One of the commonly used kernel functions is radial basis function (RBF). Gamma parameter of RBF controls the distance of influence of a single training point. Low values of gamma indicates a large similarity radius which results in more points being grouped together. For high values of gamma, the points need to be very close to each other in order to be considered in the same group (or class). Therefore, models with very large gamma values tend to overfit. Following visualizations explain the concept better:
The first image represents the case with a low gamma values. Similarity radius is large so all the points in the colored regions are considered to be in the same class. For instance, if we have a point the right bottom corner, it is classified as “green” class. On the other hand, the second image is the case with large gamma. For data points to be grouped in the same class, they must fall in the tight bounded area.

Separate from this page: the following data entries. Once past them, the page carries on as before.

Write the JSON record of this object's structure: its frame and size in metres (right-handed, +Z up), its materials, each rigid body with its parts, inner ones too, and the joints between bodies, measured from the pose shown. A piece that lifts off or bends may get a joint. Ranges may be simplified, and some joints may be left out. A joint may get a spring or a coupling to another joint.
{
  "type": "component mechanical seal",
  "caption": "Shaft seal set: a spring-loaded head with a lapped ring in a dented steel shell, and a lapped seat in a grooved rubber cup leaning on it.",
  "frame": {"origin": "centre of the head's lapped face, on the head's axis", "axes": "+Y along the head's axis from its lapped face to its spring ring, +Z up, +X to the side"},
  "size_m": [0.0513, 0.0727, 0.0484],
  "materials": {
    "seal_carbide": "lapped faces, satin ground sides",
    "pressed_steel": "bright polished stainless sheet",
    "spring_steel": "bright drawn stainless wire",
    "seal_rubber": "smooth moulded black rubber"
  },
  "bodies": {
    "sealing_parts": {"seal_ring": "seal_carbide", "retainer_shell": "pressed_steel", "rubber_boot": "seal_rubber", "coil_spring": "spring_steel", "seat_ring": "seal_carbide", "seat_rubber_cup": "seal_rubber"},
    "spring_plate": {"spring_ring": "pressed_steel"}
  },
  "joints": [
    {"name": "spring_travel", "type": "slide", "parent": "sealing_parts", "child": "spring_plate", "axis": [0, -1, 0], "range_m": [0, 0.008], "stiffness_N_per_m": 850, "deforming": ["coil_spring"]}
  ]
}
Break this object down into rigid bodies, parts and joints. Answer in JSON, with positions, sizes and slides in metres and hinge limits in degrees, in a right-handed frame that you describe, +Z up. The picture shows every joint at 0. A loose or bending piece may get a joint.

Thus, a small noise may cause a data point to fall out of a class. Large gamma values are likely to end up in overfitting.
As the gamma decreases, the regions separating different classes get more generalized. Very large gamma values result in too specific class regions (overfitting).
For a linear kernel, we just need to optimize the c parameter. However, if we want to use an RBF kernel, both c and gamma parameter need to optimized simultaneously. If gamma is large, effect of c becomes negligible. If gamma is small, c effects the model just like how it effects a linear model. Typical values for c and gamma are as follows. However, specific optimal values may exist depending on the application:
0.0001 < gamma < 10
0.1 < c < 100
It is very significant to remember for SVM that the input data need to be normalized so that features are on the same scale and compatible.